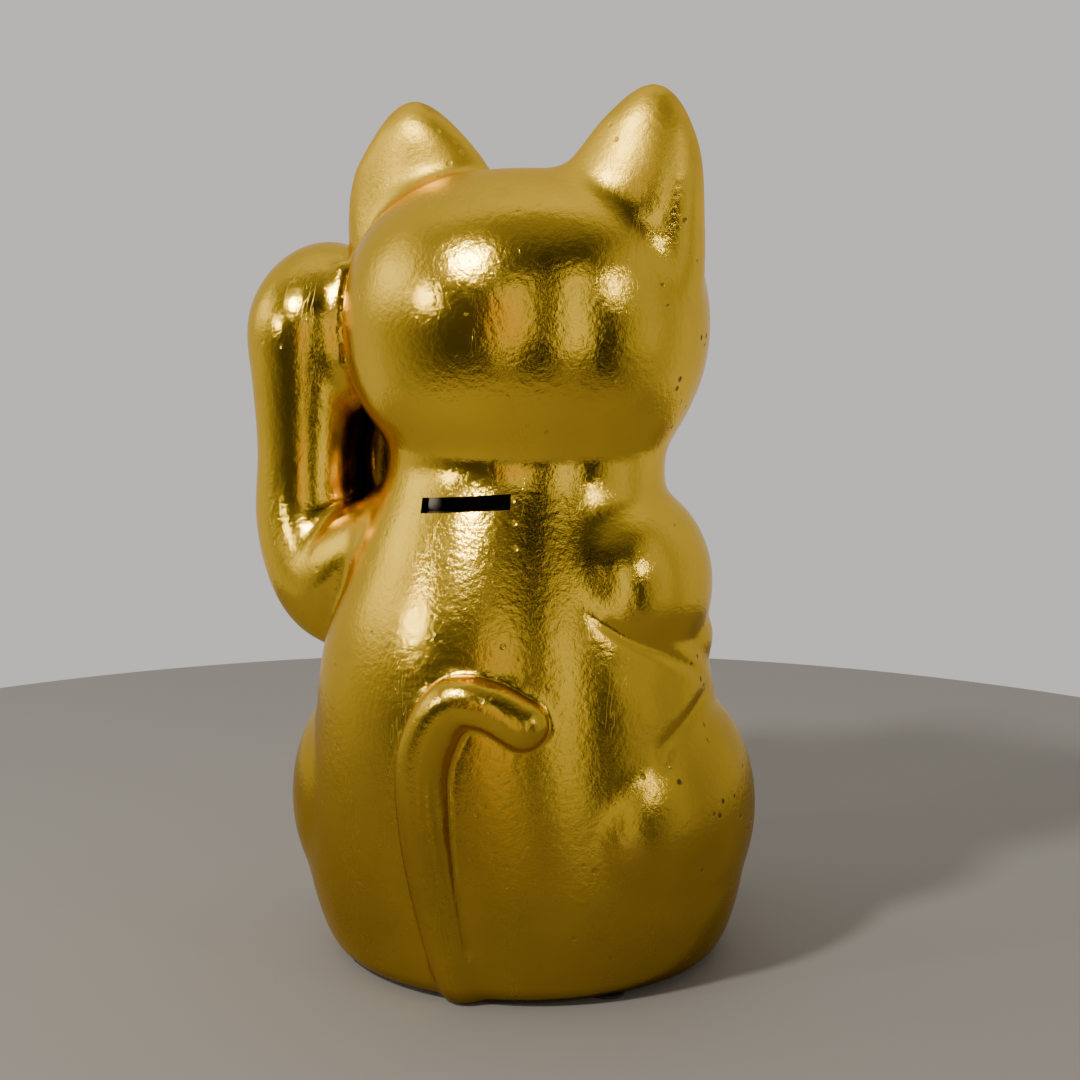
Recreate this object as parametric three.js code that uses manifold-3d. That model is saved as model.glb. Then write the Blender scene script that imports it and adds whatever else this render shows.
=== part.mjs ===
// Beckoning cat money bank: a gilded, slip-cast stoneware cat that sits upright with its left paw raised.
// The clay is cast hollow in three moulds (torso, head, raised arm) and luted together with slip. The tail
// and the coin plaque are pressed separately and luted on. Coins go in by a slot cut at the nape and come
// out by a hole in the base, which a soft stopper closes. The foot ring stands on four felt pads.
// Millimetres, +Z up. The cat faces -Y, and its left side is +X.
import * as THREE from "three";
import { mergeVertices } from "three/addons/utils/BufferGeometryUtils.js";
import Module from "manifold-3d";

const wasm = await Module();
wasm.setup();

// ---- driving dimensions -------------------------------------------------------------------------------
const figureHeight = 298; // ear tips above the foot ring
const figureWidth = 194; // right thigh to raised arm
const figureDepth = 172; // toes to the back of the tail
const wall = 5; // slip-cast wall
const joint = 0.4; // slip line between luted pieces

const footRing = 15; // width of the ring that the base stands on
const kickUp = 4; // height of the underside above the foot ring
const floorThickness = 6; // clay between the underside and the cavity
const ventBore = 14; // passage from the torso's cavity into the arm's

const slotLength = 32;
const slotHeight = 5;
const slotTilt = 4.5; // degrees, the right end higher
const slotReach = 30; // how far the cutter reaches through the wall
const slotCentre = [2.3, 50, 161.6]; // on the master model, at the nape

const stopperBore = 36;
const stopperClearance = 0.5; // on the diameter
const stopperLip = 4; // how far the flange reaches past the bore
const flangeThickness = 2;
const plugLength = 11; // above the flange
const plugWall = 3;

const plaqueWidth = 34;
const plaqueHeight = 52;
const plaqueThickness = 9;

const padDiameter = 12;
const padThickness = 1;

// The forms below are drawn at the size of the master model, then stretched to the figure's own size.
const master = new THREE.Vector3(194, 172, 298);
const stretch = new THREE.Vector3(figureWidth, figureDepth, figureHeight).divide(master);
const meanStretch = (stretch.x + stretch.y + stretch.z) / 3;

// ---- shaping tools ------------------------------------------------------------------------------------

// A closed three.js geometry as a manifold-3d solid.
function solid(geometry) {
  const bare = geometry.clone();
  for (const name of ["normal", "uv"]) bare.deleteAttribute(name);
  const merged = mergeVertices(bare, 1e-4);
  const shell = new wasm.Mesh({
    numProp: 3,
    vertProperties: merged.attributes.position.array,
    triVerts: new Uint32Array(merged.index.array),
  });
  return new wasm.Manifold(shell);
}

const union = (forms) => forms.map(solid).reduce((sum, form) => sum.add(form));

// Moves every vertex of a geometry with a function that changes the vector it is given.
function reshape(geometry, move) {
  const position = geometry.attributes.position;
  const point = new THREE.Vector3();
  for (let i = 0; i < position.count; i++) {
    point.fromBufferAttribute(position, i);
    move(point);
    position.setXYZ(i, point.x, point.y, point.z);
  }
  return geometry;
}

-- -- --

Every line of the material must be returned exactly as it appears.

### EXERCISE OUTPUT
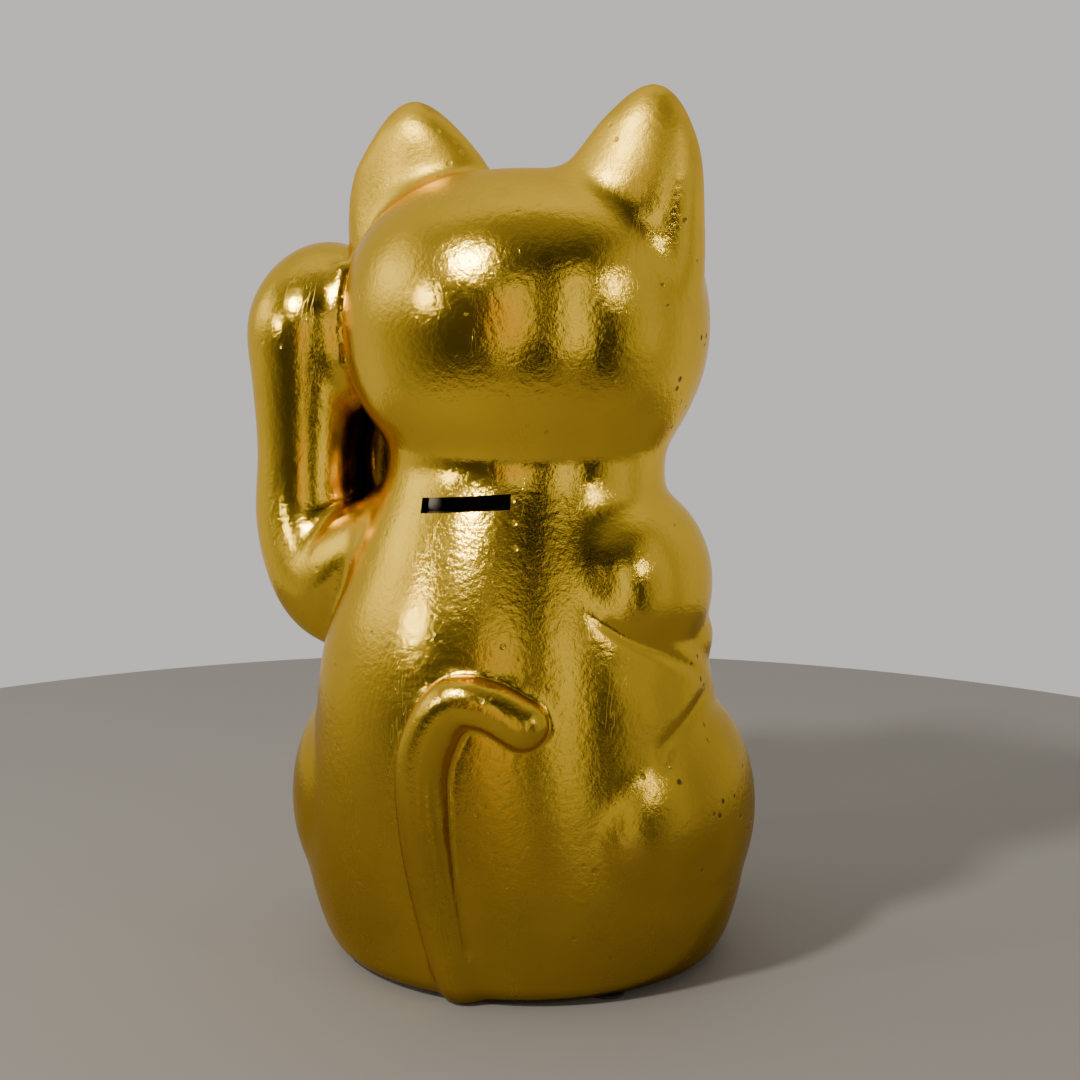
Recreate this object as parametric three.js code that uses manifold-3d. That model is saved as model.glb. Then write the Blender scene script that imports it and adds whatever else this render shows.
=== part.mjs ===
// Beckoning cat money bank: a gilded, slip-cast stoneware cat that sits upright with its left paw raised.
// The clay is cast hollow in three moulds (torso, head, raised arm) and luted together with slip. The tail
// and the coin plaque are pressed separately and luted on. Coins go in by a slot cut at the nape and come
// out by a hole in the base, which a soft stopper closes. The foot ring stands on four felt pads.
// Millimetres, +Z up. The cat faces -Y, and its left side is +X.
import * as THREE from "three";
import { mergeVertices } from "three/addons/utils/BufferGeometryUtils.js";
import Module from "manifold-3d";

const wasm = await Module();
wasm.setup();

// ---- driving dimensions -------------------------------------------------------------------------------
const figureHeight = 298; // ear tips above the foot ring
const figureWidth = 194; // right thigh to raised arm
const figureDepth = 172; // toes to the back of the tail
const wall = 5; // slip-cast wall
const joint = 0.4; // slip line between luted pieces

const footRing = 15; // width of the ring that the base stands on
const kickUp = 4; // height of the underside above the foot ring
const floorThickness = 6; // clay between the underside and the cavity
const ventBore = 14; // passage from the torso's cavity into the arm's

const slotLength = 32;
const slotHeight = 5;
const slotTilt = 4.5; // degrees, the right end higher
const slotReach = 30; // how far the cutter reaches through the wall
const slotCentre = [2.3, 50, 161.6]; // on the master model, at the nape

const stopperBore = 36;
const stopperClearance = 0.5; // on the diameter
const stopperLip = 4; // how far the flange reaches past the bore
const flangeThickness = 2;
const plugLength = 11; // above the flange
const plugWall = 3;

const plaqueWidth = 34;
const plaqueHeight = 52;
const plaqueThickness = 9;

const padDiameter = 12;
const padThickness = 1;

// The forms below are drawn at the size of the master model, then stretched to the figure's own size.
const master = new THREE.Vector3(194, 172, 298);
const stretch = new THREE.Vector3(figureWidth, figureDepth, figureHeight).divide(master);
const meanStretch = (stretch.x + stretch.y + stretch.z) / 3;

// ---- shaping tools ------------------------------------------------------------------------------------

// A closed three.js geometry as a manifold-3d solid.
function solid(geometry) {
  const bare = geometry.clone();
  for (const name of ["normal", "uv"]) bare.deleteAttribute(name);
  const merged = mergeVertices(bare, 1e-4);
  const shell = new wasm.Mesh({
    numProp: 3,
    vertProperties: merged.attributes.position.array,
    triVerts: new Uint32Array(merged.index.array),
  });
  return new wasm.Manifold(shell);
}

const union = (forms) => forms.map(solid).reduce((sum, form) => sum.add(form));

// Moves every vertex of a geometry with a function that changes the vector it is given.
function reshape(geometry, move) {
  const position = geometry.attributes.position;
  const point = new THREE.Vector3();
  for (let i = 0; i < position.count; i++) {
    point.fromBufferAttribute(position, i);
    move(point);
    position.setXYZ(i, point.x, point.y, point.z);
  }
  return geometry;
}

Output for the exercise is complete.